Waikiki Beach on O’ahu's southern shore is the most famous and most popular beach in Hawai’i, the most secluded archipelago in the world’s oceans. Only few miles away Barack Obama was born and near there he attended high school. "You can understand Barack Obama only if you know Hawai’i,“ Mrs. Obama says.
What makes Hawai’i so special? What is this Aloha Spirit that everybody here talks about? The film pursues these questions, starting at Waikiki Beach.

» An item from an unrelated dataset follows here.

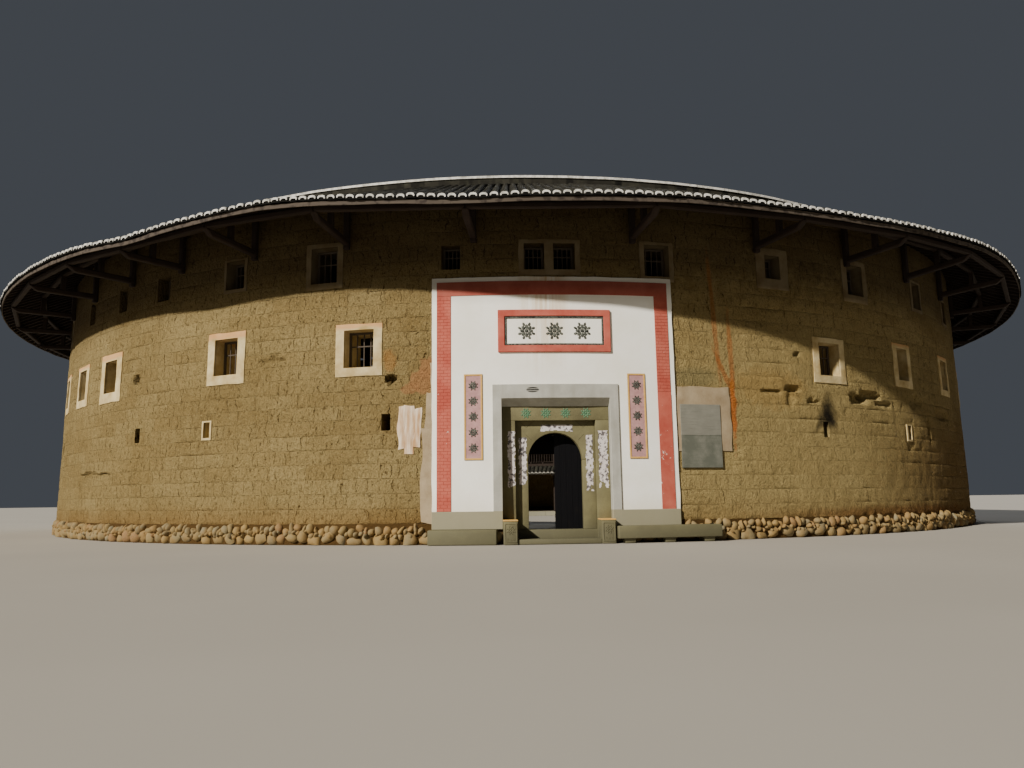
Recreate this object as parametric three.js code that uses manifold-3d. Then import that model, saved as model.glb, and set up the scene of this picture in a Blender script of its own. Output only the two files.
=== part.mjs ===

In 1959, Hawai’i became the 50th state of the U.S.A. Since then Waikiki has changed enormously - not always for the better. Nowadays it resembles Manhattan more than the old fishing village under waving palm trees. Hotels, beach bars, and restaurants make it a crowded place. Everywhere you can find the colorful Aloha shirts which are worn by almost everybody here, as well as the famous flower chains, Leis, which you can also take home with plastic flowers. They are most popular with the Japanese, the biggest tourist group, who love to get married in Waikiki. But Waikiki should and wants to change. People here know that resources are scarce. Sustainability is the new keyword on O’ahu. The film intends to follow up on this, searching for the Polynesian side to Hawai’i. What is left of the old Hawaiian myths? The film will show the beauty of the island and will introduce you to Hawaiians who live and work for a sustainable, multi-ethnical Polynesian O’ahu.
The film is part of a series on famous beaches such as the Copacabana, the Côte d'Azur, the famous beaches at the Baltic Sea and the Coast of Amalfi.